Зато в эту битву, которая несколько месяцев сотрясала комплекс, быстро включились партийные и общественные организации отдела и комплекса, рассматривая скопом и в розницу персональные дела скандалистов. Временами представители сторон обращались ко мне за компроматом, но я всех отсылал к Николаеву, включая и апологетов самого Николаева.

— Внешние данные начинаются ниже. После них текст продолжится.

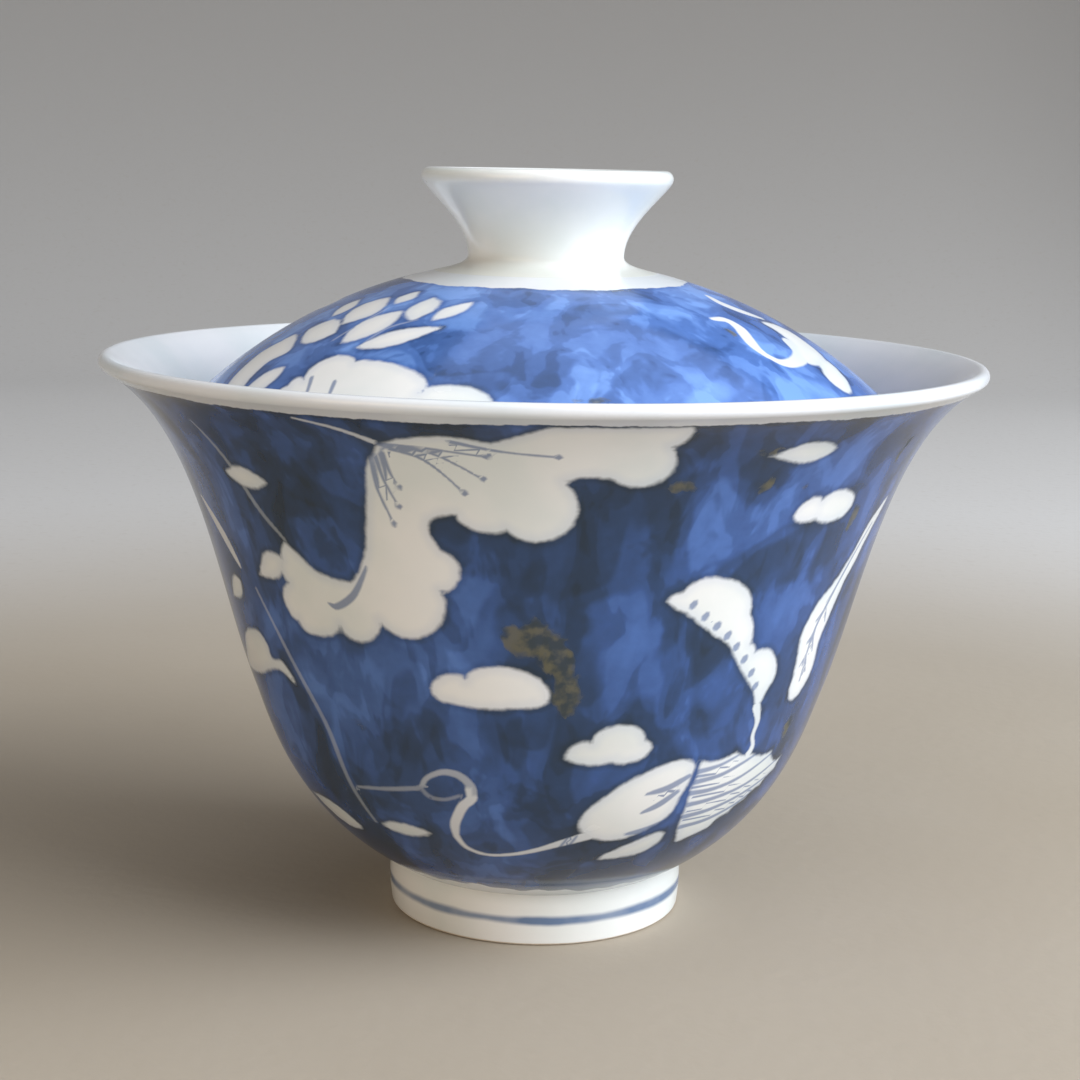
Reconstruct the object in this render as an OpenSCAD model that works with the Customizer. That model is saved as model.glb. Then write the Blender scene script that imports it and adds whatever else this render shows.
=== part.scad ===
// A gaiwan: a handleless porcelain tea cup with its own lid.
// The cup is a deep bowl with a flared rim, standing on a foot ring. The lid is a shallow dome with a
// hollow, trumpet-shaped knob, and it is smaller than the rim, so it drops inside the flare and rests
// on the wall. Everything is turned on one upright axis. The origin is the centre of the foot's
// resting face, and +Z points up. All lengths are in millimetres and all angles in degrees.

/* [Cup] */
// Outer radius of the lip, the widest place on the cup
rim_r = 47.5; // [45:0.5:50]
// Height of the top of the lip above the table
cup_h = 61.7; // [60:0.1:65]
// Rise of the flared wall above level where it reaches the lip
rim_rise = 29; // [24:1:34]
// Outer radius where the round belly turns into the straighter wall
belly_r = 31.4; // [30:0.2:33]
// Height of that turn above the table
belly_h = 26; // [24:0.5:28]
// Lean of the wall from upright at that turn
belly_lean = 20.5; // [17:0.5:24]
// Rise of the belly above level where it leaves the foot ring
foot_rise = 29; // [24:1:34]

/* [Foot ring] */
// Outer radius of the foot ring where it joins the bowl
foot_r = 16.2; // [15:0.1:17.5]
// Height of the foot ring
foot_h = 5.7; // [5:0.1:6.6]
// Width of the foot ring from its outer wall to its inner wall
foot_w = 2.5; // [2:0.1:3.4]
// How far the outer wall of the foot ring swells at half its height
foot_swell = 0.2; // [0:0.05:0.6]
// Rounding of the two lower edges of the foot ring
foot_round = 0.4; // [0.2:0.05:0.6]

/* [Lid] */
// Outer radius of the lid at its edge
lid_r = 39.35; // [37.5:0.05:40.5]
// Radius of the sphere that the top of the dome follows
dome_r = 54.6; // [51:0.2:58]
// Clearance between the lid's edge and the wall that it rests on
seat_gap = 0.12; // [0.08:0.01:0.25]

/* [Knob] */
// Radius of the flat on the lid's crown that the knob stands on
knob_base_r = 12; // [11:0.2:13]
// Outer radius of the knob's waist
waist_r = 8.4; // [7.6:0.1:9.4]
// Height of the waist above the flat
waist_h = 1.7; // [1.5:0.1:2.4]
// Outer radius of the knob's lip
knob_r = 13.5; // [12.6:0.1:14.6]
// Height of the knob's lip above the flat
knob_h = 10.9; // [10:0.1:12.4]
// Rise of the knob's wall above level where it reaches its lip
knob_rise = 56; // [48:1:62]

/* [Clay] */
// Thickness of the cup's wall at the belly
wall_t = 1.8; // [1.5:0.1:2.4]
// Thickness of the cup's lip
lip_t = 1.5; // [1.2:0.1:1.8]
// Thickness of the cup's floor at its centre
floor_t = 2.4; // [2:0.1:3.2]
// Thickness of the lid at its edge
edge_t = 1.9; // [1.6:0.1:2.2]
// Thickness of the lid at its crown
crown_t = 2.8; // [2.6:0.1:3.2]
// Thickness of the knob's wall and lip
knob_t = 1.8; // [1.5:0.1:2.1]
// Thickness of the knob's floor at its centre
knob_floor_t = 1.5; // [1.2:0.1:2]

/* [Hidden] */
$fn = 120;
steps = 14;                                             // straight pieces in each curve of an outline
porcelain = "#e9ebee";
wash_blue = "#34518f";

// ---- points, headings and curves; a point is [distance from the axis, height] ----

// The unit step that climbs at an angle above level
function heading(rise) = [cos(rise), sin(rise)];

// A point part of the way, from 0 to 1, along a smooth curve that leaves a on one heading and arrives
// at b on another. Each reach is how far the curve holds on to that heading.
function curve(a, a_rise, a_reach, b, b_rise, b_reach, way) =
    pow(1 - way, 3) * a
    + 3 * pow(1 - way, 2) * way * (a + a_reach * heading(a_rise))
    + 3 * (1 - way) * pow(way, 2) * (b - b_reach * heading(b_rise))
    + pow(way, 3) * b;

// The same curve from end to end, as a list of points
function curve_points(a, a_rise, a_reach, b, b_rise, b_reach) =
    [for (i = [0 : steps]) curve(a, a_rise, a_reach, b, b_rise, b_reach, i / steps)];

// An arc round a centre, from one angle to another
function arc_points(centre, radius, from, to) =
    [for (i = [0 : steps]) centre + radius * heading(from + (to - from) * i / steps)];

// A line of points pushed sideways to its left, by a depth that runs evenly from first to last
function pushed(line, first, last) =
    let (n = len(line) - 1)
    [for (i = [0 : n])
        let (along = line[min(i + 1, n)] - line[max(i - 1, 0)],
             left = [-along[1], along[0]] / norm(along))
        line[i] + (first + (last - first) * i / n) * left];

function reversed(line) = [for (i = [len(line) - 1 : -1 : 0]) line[i]];

// ---- the cup's wall ----

lip_centre = [rim_r - lip_t / 2, cup_h - lip_t / 2];
lip_outside = lip_centre + lip_t / 2 * heading(rim_rise - 90);
foot_corner = [foot_r, foot_h];
belly_turn = [belly_r, belly_h];
turn_rise = 90 - belly_lean;                            // rise of the wall above level at the turn

// Outside of the belly, from the foot ring up to the turn, and of the flare from there to the lip
// Each reach is how far the curve holds on to its heading, at its start and at its end
belly_reach = [13, 4];
flare_reach = [11.5, 11];
belly_outside = curve_points(foot_corner, foot_rise, belly_reach[0], belly_turn, turn_rise, belly_reach[1]);
flare_outside = curve_points(belly_turn, turn_rise, flare_reach[0], lip_outside, rim_rise, flare_reach[1]);

// Inside of the flare follows the outside at the wall's thickness, and the belly's runs to the floor
floor_reach = [25, 10];
flare_inside = pushed(flare_outside, wall_t, lip_t);
belly_inside = curve_points([0, foot_h + floor_t], 0, floor_reach[0],
    flare_inside[0], turn_rise, floor_reach[1]);

// ---- the lid's dome, which settles where its rounded edge meets the flare ----

edge_centre_r = lid_r - edge_t / 2;
edge_track = pushed(flare_outside, wall_t + edge_t / 2 + seat_gap, lip_t + edge_t / 2 + seat_gap);
edge_centre = [edge_centre_r, lookup(edge_centre_r, edge_track)];
edge_angle = asin(edge_centre_r / (dome_r - edge_t / 2)); // angle from upright, at the sphere's centre
sphere_z = edge_centre[1] - (dome_r - edge_t / 2) * cos(edge_angle);
flat_angle = asin(knob_base_r / dome_r);
flat_z = sphere_z + dome_r * cos(flat_angle);           // height of the flat that the knob stands on

// Inside of the dome: the arc through the edge's inner side and the crown's underside
edge_inside = edge_centre - edge_t / 2 * heading(90 - edge_angle);
crown_inside_z = sphere_z + dome_r - crown_t;
hollow_depth = crown_inside_z - edge_inside[1];
hollow_r = (pow(edge_inside[0], 2) + pow(hollow_depth, 2)) / (2 * hollow_depth);
hollow_angle = asin(edge_inside[0] / hollow_r);

// ---- the knob ----

knob_lip_centre = [knob_r - knob_t / 2, flat_z + knob_h - knob_t / 2];
knob_waist = [waist_r, flat_z + waist_h];
root_rise = 166;                                        // the root runs inwards and a little up
knob_flare_reach = [3.2, 2];
knob_root_reach = [2, 0.9];
knob_well_reach = [4, 0.8];
knob_flare = curve_points(knob_waist, 90, knob_flare_reach[0],
    knob_lip_centre + knob_t / 2 * heading(knob_rise - 90), knob_rise, knob_flare_reach[1]);
knob_root = curve_points([knob_base_r, flat_z], root_rise, knob_root_reach[0],
    knob_waist, 90, knob_root_reach[1]);
knob_well = curve_points([0, flat_z + knob_floor_t], 0, knob_well_reach[0],
    knob_waist + [-knob_t, 0], 90, knob_well_reach[1]);

// ---- the four parts ----

// Deep bowl with a flat underside, a round belly, a flared wall and a rounded lip
module cup_bowl() {
    color(wash_blue)
    rotate_extrude()
    polygon(concat(
        [[0, foot_h]],
        belly_outside,
        flare_outside,
        arc_points(lip_centre, lip_t / 2, rim_rise - 90, rim_rise + 90),
        reversed(flare_inside),
        reversed(belly_inside)));
}

// Ring that the bowl stands on: a slightly swollen outer wall, a flat resting face with rounded edges
// and an inner wall that closes in a little towards the bowl
module cup_foot_ring() {
    inner_r = foot_r - foot_w;
    draft = 0.3;
    wall_h = foot_h - foot_round;
    color(porcelain)
    rotate_extrude()
    polygon(concat(
        arc_points([foot_r - foot_round, foot_round], foot_round, -90, 0),
        [for (i = [1 : steps]) [foot_r + foot_swell * sin(180 * i / steps),
            foot_round + wall_h * i / steps]],
        [[inner_r - draft, foot_h]],
        arc_points([inner_r + foot_round, foot_round], foot_round, 180, 270)));
}

// Shallow dome, thicker at its crown, with a rounded edge and a flat trimmed on top for the knob
module lid_dome() {
    color(wash_blue)
    rotate_extrude()
    polygon(concat(
        arc_points([0, sphere_z], dome_r, 90 - flat_angle, 90 - edge_angle),
        arc_points(edge_centre, edge_t / 2, 90 - edge_angle, -90 - edge_angle),
        arc_points([0, crown_inside_z - hollow_r], hollow_r, 90 - hollow_angle, 90),
        [[0, flat_z]]));
}

// Hollow trumpet: a spreading root, a narrow waist, a flare with a rounded lip and a dished floor
module lid_knob() {
    color(porcelain)
    rotate_extrude()
    polygon(concat(
        [[0, flat_z]],
        knob_root,
        knob_flare,
        arc_points(knob_lip_centre, knob_t / 2, knob_rise - 90, knob_rise + 90),
        reversed(pushed(knob_flare, knob_t, knob_t)),
        reversed(knob_well)));
}

cup_bowl();
cup_foot_ring();
lid_dome();
lid_knob();
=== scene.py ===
# %% [markdown]
# # A blue and white gaiwan
# A gaiwan is a tea cup without a handle, with its own lid. This one is turned porcelain: a flared
# bowl on a foot ring, and a shallow dome with a trumpet-shaped knob. The outside is washed in cobalt
# blue, and the cranes, clouds, lotus flowers and leaves are left white.
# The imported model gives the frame: the bodies, their boxes and the place of every piece.

# %% Load the frame
import math

import bpy
import numpy as np
from mathutils import Matrix, Vector


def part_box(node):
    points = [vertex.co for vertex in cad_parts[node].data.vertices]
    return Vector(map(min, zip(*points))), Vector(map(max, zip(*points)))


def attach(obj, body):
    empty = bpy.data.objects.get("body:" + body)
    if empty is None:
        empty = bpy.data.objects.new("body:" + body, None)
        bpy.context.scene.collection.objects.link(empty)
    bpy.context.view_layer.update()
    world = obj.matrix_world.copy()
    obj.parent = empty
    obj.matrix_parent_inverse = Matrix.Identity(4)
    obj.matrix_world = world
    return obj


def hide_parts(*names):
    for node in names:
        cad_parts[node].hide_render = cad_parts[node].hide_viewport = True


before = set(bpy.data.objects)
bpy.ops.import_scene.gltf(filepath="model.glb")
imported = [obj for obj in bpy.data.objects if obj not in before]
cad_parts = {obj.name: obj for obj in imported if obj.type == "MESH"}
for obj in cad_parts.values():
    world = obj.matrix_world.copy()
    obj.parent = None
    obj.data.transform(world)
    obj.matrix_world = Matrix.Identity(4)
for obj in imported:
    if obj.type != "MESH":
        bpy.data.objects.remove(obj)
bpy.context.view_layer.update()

MM = 0.001                                              # one millimetre, in metres

# %% [markdown]
# ## The camera
# The viewer sits at the table and looks down a little at the cup from about an arm's length. The
# camera comes first, so that each piece can be looked at from the right place while it is made.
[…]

Сам же Николаев времени не терял.
— Афанасич, срочно формируй сектор анализа, — приказал он уже через месяц моего заштатного существования.
— Из кого формировать и с какой целью? — спросил его.
— Цель Шинкину еще три года назад поставили, только он со своей задачей так и не справился. Пора инструкции делать, а у него даже методик нет. Вообще ничего нет. Людей я тебе наскребу на две группы. Правда, теперь не до выбора. Бери, что дам. В общем, Афанасич, вся документация должна быть разработана к пуску. Посоветуйся с телеметристами Воршева. Может, помогут, — проинструктировал Николаев. Это был первый и последний инструктаж начальника отдела.
В течение недели сектор анализа был почти сформирован. Его ядро составила наша «гвардия законников» — Акимов, Прозоров и «выцарапанный» у Шинкина Самойленко. Битву за Бабочкина мы, к сожалению, проиграли.
Наполнитель сектора, как и ожидал, оказался разнородным: два ведущих инженера предпенсионного возраста наряду с двумя молодыми инженерами-мамами, работающими по четыре часа, — это границы, между которыми расположились все остальные его работники.
И никто из пополнения сектора не горел энтузиазмом месяцами работать по десять-двенадцать часов в сутки без праздников и выходных. Нет, это был совершенно иной сектор, чем тот первый, где не боялись напряженной работы.
Из всех сотрудников сектора некоторое понятие о телеметрии имела лишь Галя Жарова, работавшая когда-то в секторе Меди. Увы, она и Нина Васильевна Фокина тут же уехали на все лето в пионерлагерь предприятия.
А мой старый приятель Рабкин, лишенный, в связи с переводом, возможности «сидеть» в командировке, был недоволен всем и тут же затребовал себе помощника, который работал бы под его руководством, и с которого можно было бы хоть что-то спросить, вместо того, чтобы это что-то делать самому.
Попытки как-то оживить людей, сообщив им о важности и ответственности предстоящей работы, вызвали обратную реакцию — большая часть работников тут же впала в состояние перманентной апатии и заторопилась в отпуска и отгулы, выклянчивая их у Николаева самыми бессовестными способами.
Встретился с Шинкиным, который на мои вопросы ответил, что понятия не имеет, о чем его спрашиваю. Никакой такой работой он не занимался, и заниматься не намерен.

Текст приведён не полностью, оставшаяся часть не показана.